§ WHAT TO PRODUCE: Output the material below in its entirety, exactly as given.

§ TASK INPUTS:

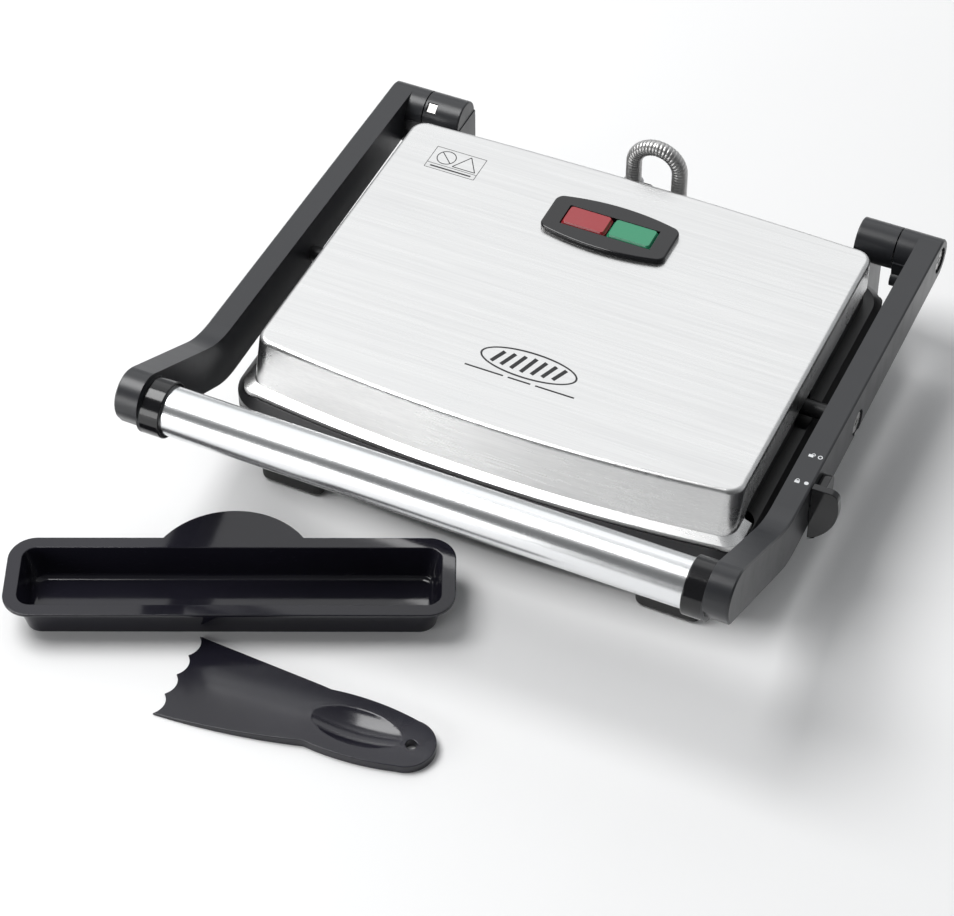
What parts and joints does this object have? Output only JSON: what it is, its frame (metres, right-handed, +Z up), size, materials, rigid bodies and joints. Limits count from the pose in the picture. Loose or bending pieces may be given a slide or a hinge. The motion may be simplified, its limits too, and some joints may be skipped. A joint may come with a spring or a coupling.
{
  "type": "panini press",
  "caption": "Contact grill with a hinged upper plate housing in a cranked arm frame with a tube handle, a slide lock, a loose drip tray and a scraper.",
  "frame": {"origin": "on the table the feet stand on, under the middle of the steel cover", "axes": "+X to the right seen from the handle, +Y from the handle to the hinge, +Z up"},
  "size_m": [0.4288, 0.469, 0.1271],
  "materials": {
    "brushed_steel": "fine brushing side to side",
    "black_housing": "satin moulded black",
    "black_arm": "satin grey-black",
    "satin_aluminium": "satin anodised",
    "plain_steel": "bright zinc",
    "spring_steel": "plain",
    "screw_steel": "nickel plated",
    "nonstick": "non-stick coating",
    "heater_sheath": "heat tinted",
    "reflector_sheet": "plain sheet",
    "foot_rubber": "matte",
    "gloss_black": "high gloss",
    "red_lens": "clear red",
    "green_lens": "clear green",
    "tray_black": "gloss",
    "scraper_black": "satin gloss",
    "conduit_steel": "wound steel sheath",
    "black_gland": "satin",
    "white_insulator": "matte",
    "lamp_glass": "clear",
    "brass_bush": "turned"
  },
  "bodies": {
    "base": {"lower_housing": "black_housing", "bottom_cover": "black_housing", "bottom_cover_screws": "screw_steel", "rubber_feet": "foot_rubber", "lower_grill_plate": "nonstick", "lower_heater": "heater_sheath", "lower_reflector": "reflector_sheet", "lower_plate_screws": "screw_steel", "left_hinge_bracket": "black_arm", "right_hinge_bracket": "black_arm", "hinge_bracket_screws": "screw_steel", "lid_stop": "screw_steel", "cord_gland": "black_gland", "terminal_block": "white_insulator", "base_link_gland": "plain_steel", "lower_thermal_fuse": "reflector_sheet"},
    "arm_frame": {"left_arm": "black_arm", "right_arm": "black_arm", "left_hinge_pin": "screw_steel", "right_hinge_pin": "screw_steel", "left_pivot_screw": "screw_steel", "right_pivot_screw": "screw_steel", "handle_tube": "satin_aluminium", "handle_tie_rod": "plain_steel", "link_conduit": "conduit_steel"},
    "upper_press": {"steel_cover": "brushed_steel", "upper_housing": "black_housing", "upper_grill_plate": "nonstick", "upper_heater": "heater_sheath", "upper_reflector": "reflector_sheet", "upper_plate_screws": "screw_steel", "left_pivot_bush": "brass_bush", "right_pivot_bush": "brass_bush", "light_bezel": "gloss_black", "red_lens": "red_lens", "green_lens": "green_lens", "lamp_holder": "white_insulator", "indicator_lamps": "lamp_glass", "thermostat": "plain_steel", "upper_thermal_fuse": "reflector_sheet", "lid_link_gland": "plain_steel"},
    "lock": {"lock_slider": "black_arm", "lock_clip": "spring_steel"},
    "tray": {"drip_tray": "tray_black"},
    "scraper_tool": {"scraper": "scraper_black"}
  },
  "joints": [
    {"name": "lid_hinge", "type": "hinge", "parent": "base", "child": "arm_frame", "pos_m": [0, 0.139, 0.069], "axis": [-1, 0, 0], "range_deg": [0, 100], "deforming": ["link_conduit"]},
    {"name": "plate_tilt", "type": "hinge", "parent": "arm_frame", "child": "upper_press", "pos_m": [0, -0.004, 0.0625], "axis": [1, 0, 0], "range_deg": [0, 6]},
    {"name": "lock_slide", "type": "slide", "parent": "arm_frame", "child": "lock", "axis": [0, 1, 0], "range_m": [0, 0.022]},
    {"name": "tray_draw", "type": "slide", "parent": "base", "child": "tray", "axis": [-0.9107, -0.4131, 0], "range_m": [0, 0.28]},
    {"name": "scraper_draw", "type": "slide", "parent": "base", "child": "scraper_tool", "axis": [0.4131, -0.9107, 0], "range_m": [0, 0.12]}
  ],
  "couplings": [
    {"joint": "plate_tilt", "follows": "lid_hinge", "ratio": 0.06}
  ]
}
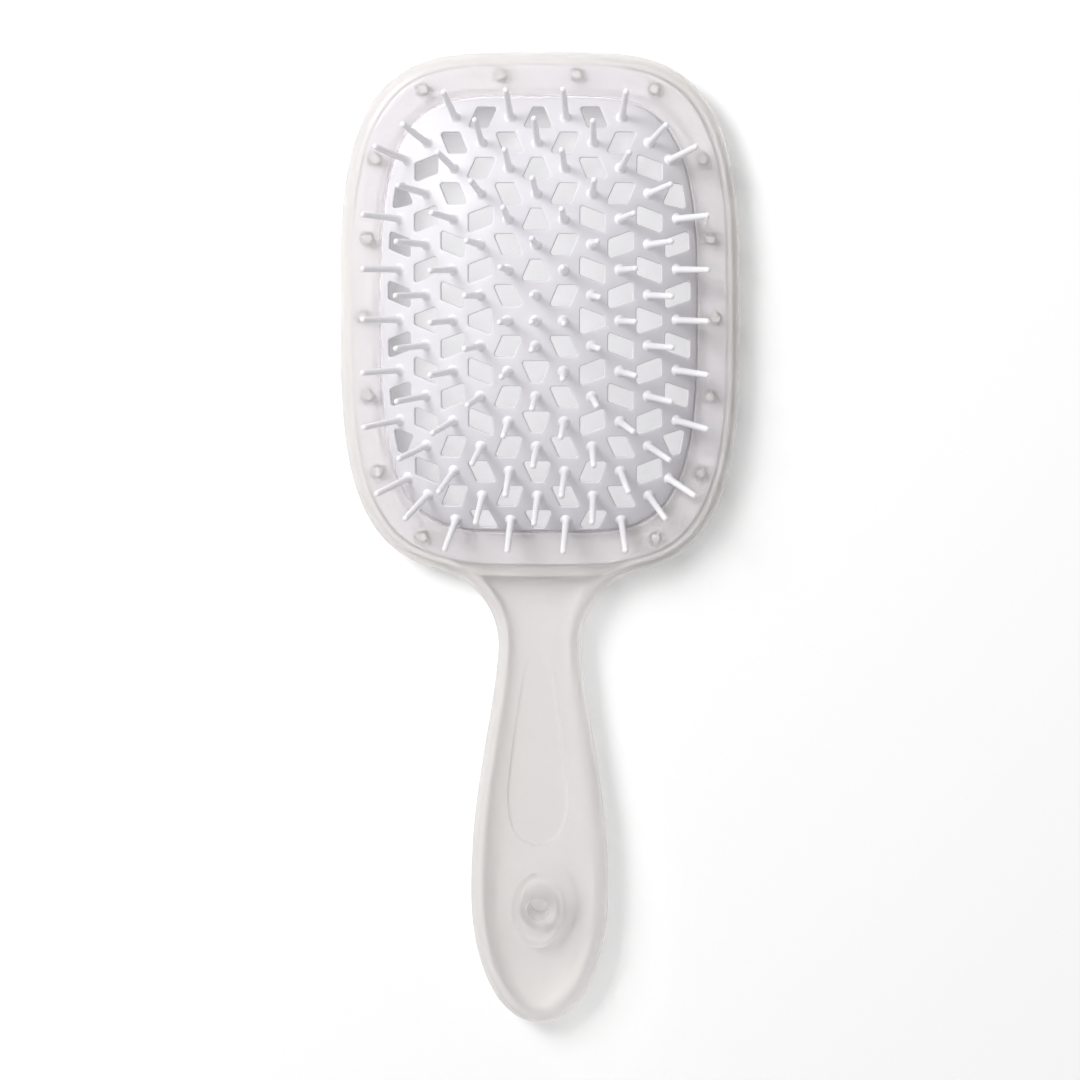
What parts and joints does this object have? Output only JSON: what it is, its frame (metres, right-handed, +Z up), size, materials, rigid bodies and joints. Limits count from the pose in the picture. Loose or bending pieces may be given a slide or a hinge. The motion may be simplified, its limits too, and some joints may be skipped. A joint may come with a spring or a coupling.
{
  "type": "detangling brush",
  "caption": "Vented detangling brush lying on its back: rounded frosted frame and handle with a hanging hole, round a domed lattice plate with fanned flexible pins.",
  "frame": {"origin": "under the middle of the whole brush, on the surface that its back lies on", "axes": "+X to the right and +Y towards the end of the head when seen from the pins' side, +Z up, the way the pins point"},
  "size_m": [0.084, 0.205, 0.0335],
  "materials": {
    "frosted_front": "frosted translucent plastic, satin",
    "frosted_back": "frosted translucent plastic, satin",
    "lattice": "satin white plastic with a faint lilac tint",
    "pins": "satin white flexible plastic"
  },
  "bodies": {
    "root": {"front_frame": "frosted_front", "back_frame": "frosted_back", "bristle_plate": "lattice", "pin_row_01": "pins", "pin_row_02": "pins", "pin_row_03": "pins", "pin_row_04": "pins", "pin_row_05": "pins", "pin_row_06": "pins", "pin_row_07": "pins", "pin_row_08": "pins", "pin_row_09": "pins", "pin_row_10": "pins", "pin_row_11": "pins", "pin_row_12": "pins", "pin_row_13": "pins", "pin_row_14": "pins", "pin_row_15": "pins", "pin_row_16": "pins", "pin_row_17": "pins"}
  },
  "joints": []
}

§ PROBLEM SOLUTION:
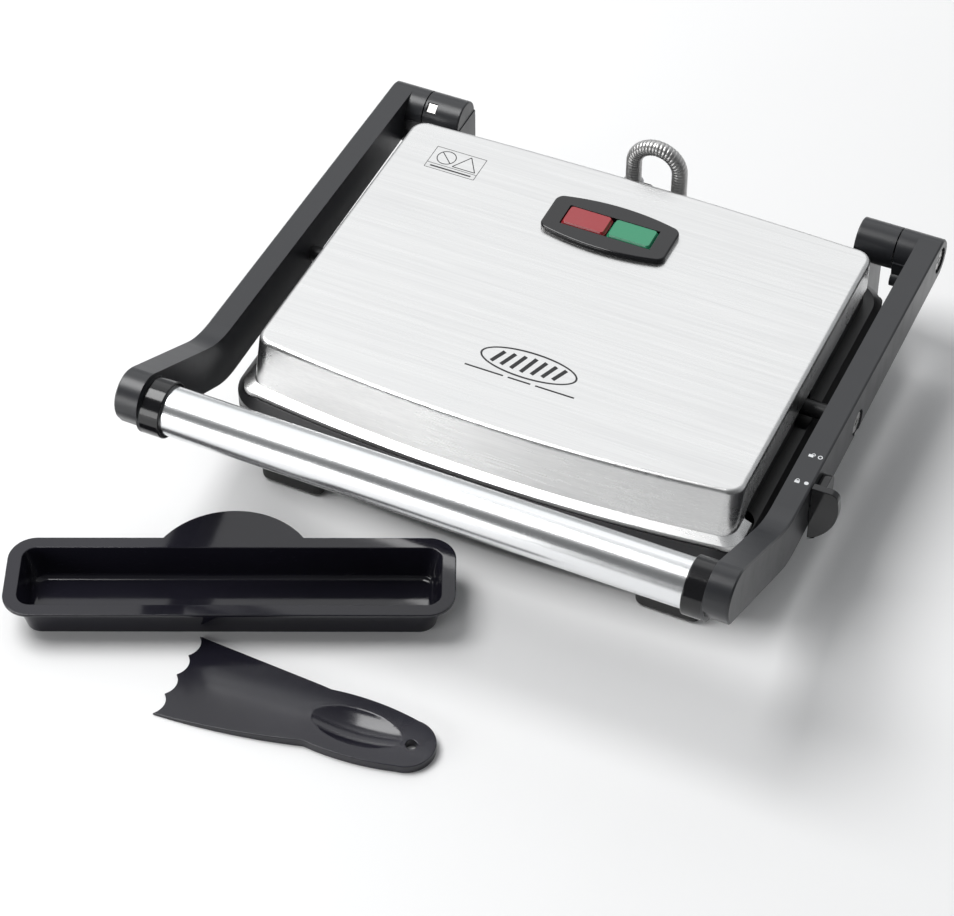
What parts and joints does this object have? Output only JSON: what it is, its frame (metres, right-handed, +Z up), size, materials, rigid bodies and joints. Limits count from the pose in the picture. Loose or bending pieces may be given a slide or a hinge. The motion may be simplified, its limits too, and some joints may be skipped. A joint may come with a spring or a coupling.
{
  "type": "panini press",
  "caption": "Contact grill with a hinged upper plate housing in a cranked arm frame with a tube handle, a slide lock, a loose drip tray and a scraper.",
  "frame": {"origin": "on the table the feet stand on, under the middle of the steel cover", "axes": "+X to the right seen from the handle, +Y from the handle to the hinge, +Z up"},
  "size_m": [0.4288, 0.469, 0.1271],
  "materials": {
    "brushed_steel": "fine brushing side to side",
    "black_housing": "satin moulded black",
    "black_arm": "satin grey-black",
    "satin_aluminium": "satin anodised",
    "plain_steel": "bright zinc",
    "spring_steel": "plain",
    "screw_steel": "nickel plated",
    "nonstick": "non-stick coating",
    "heater_sheath": "heat tinted",
    "reflector_sheet": "plain sheet",
    "foot_rubber": "matte",
    "gloss_black": "high gloss",
    "red_lens": "clear red",
    "green_lens": "clear green",
    "tray_black": "gloss",
    "scraper_black": "satin gloss",
    "conduit_steel": "wound steel sheath",
    "black_gland": "satin",
    "white_insulator": "matte",
    "lamp_glass": "clear",
    "brass_bush": "turned"
  },
  "bodies": {
    "base": {"lower_housing": "black_housing", "bottom_cover": "black_housing", "bottom_cover_screws": "screw_steel", "rubber_feet": "foot_rubber", "lower_grill_plate": "nonstick", "lower_heater": "heater_sheath", "lower_reflector": "reflector_sheet", "lower_plate_screws": "screw_steel", "left_hinge_bracket": "black_arm", "right_hinge_bracket": "black_arm", "hinge_bracket_screws": "screw_steel", "lid_stop": "screw_steel", "cord_gland": "black_gland", "terminal_block": "white_insulator", "base_link_gland": "plain_steel", "lower_thermal_fuse": "reflector_sheet"},
    "arm_frame": {"left_arm": "black_arm", "right_arm": "black_arm", "left_hinge_pin": "screw_steel", "right_hinge_pin": "screw_steel", "left_pivot_screw": "screw_steel", "right_pivot_screw": "screw_steel", "handle_tube": "satin_aluminium", "handle_tie_rod": "plain_steel", "link_conduit": "conduit_steel"},
    "upper_press": {"steel_cover": "brushed_steel", "upper_housing": "black_housing", "upper_grill_plate": "nonstick", "upper_heater": "heater_sheath", "upper_reflector": "reflector_sheet", "upper_plate_screws": "screw_steel", "left_pivot_bush": "brass_bush", "right_pivot_bush": "brass_bush", "light_bezel": "gloss_black", "red_lens": "red_lens", "green_lens": "green_lens", "lamp_holder": "white_insulator", "indicator_lamps": "lamp_glass", "thermostat": "plain_steel", "upper_thermal_fuse": "reflector_sheet", "lid_link_gland": "plain_steel"},
    "lock": {"lock_slider": "black_arm", "lock_clip": "spring_steel"},
    "tray": {"drip_tray": "tray_black"},
    "scraper_tool": {"scraper": "scraper_black"}
  },
  "joints": [
    {"name": "lid_hinge", "type": "hinge", "parent": "base", "child": "arm_frame", "pos_m": [0, 0.139, 0.069], "axis": [-1, 0, 0], "range_deg": [0, 100], "deforming": ["link_conduit"]},
    {"name": "plate_tilt", "type": "hinge", "parent": "arm_frame", "child": "upper_press", "pos_m": [0, -0.004, 0.0625], "axis": [1, 0, 0], "range_deg": [0, 6]},
    {"name": "lock_slide", "type": "slide", "parent": "arm_frame", "child": "lock", "axis": [0, 1, 0], "range_m": [0, 0.022]},
    {"name": "tray_draw", "type": "slide", "parent": "base", "child": "tray", "axis": [-0.9107, -0.4131, 0], "range_m": [0, 0.28]},
    {"name": "scraper_draw", "type": "slide", "parent": "base", "child": "scraper_tool", "axis": [0.4131, -0.9107, 0], "range_m": [0, 0.12]}
  ],
  "couplings": [
    {"joint": "plate_tilt", "follows": "lid_hinge", "ratio": 0.06}
  ]
}
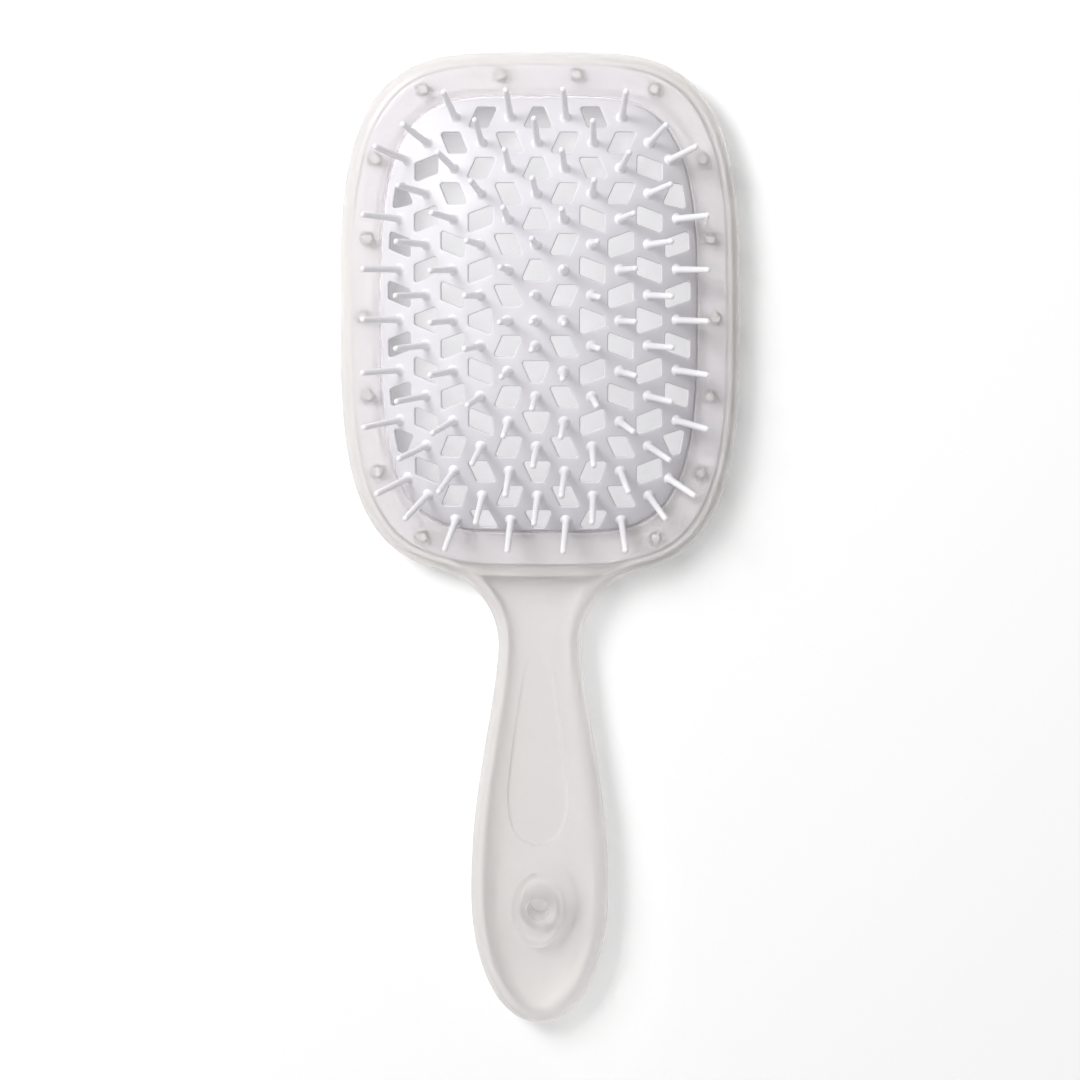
What parts and joints does this object have? Output only JSON: what it is, its frame (metres, right-handed, +Z up), size, materials, rigid bodies and joints. Limits count from the pose in the picture. Loose or bending pieces may be given a slide or a hinge. The motion may be simplified, its limits too, and some joints may be skipped. A joint may come with a spring or a coupling.
{
  "type": "detangling brush",
  "caption": "Vented detangling brush lying on its back: rounded frosted frame and handle with a hanging hole, round a domed lattice plate with fanned flexible pins.",
  "frame": {"origin": "under the middle of the whole brush, on the surface that its back lies on", "axes": "+X to the right and +Y towards the end of the head when seen from the pins' side, +Z up, the way the pins point"},
  "size_m": [0.084, 0.205, 0.0335],
  "materials": {
    "frosted_front": "frosted translucent plastic, satin",
    "frosted_back": "frosted translucent plastic, satin",
    "lattice": "satin white plastic with a faint lilac tint",
    "pins": "satin white flexible plastic"
  },
  "bodies": {
    "root": {"front_frame": "frosted_front", "back_frame": "frosted_back", "bristle_plate": "lattice", "pin_row_01": "pins", "pin_row_02": "pins", "pin_row_03": "pins", "pin_row_04": "pins", "pin_row_05": "pins", "pin_row_06": "pins", "pin_row_07": "pins", "pin_row_08": "pins", "pin_row_09": "pins", "pin_row_10": "pins", "pin_row_11": "pins", "pin_row_12": "pins", "pin_row_13": "pins", "pin_row_14": "pins", "pin_row_15": "pins", "pin_row_16": "pins", "pin_row_17": "pins"}
  },
  "joints": []
}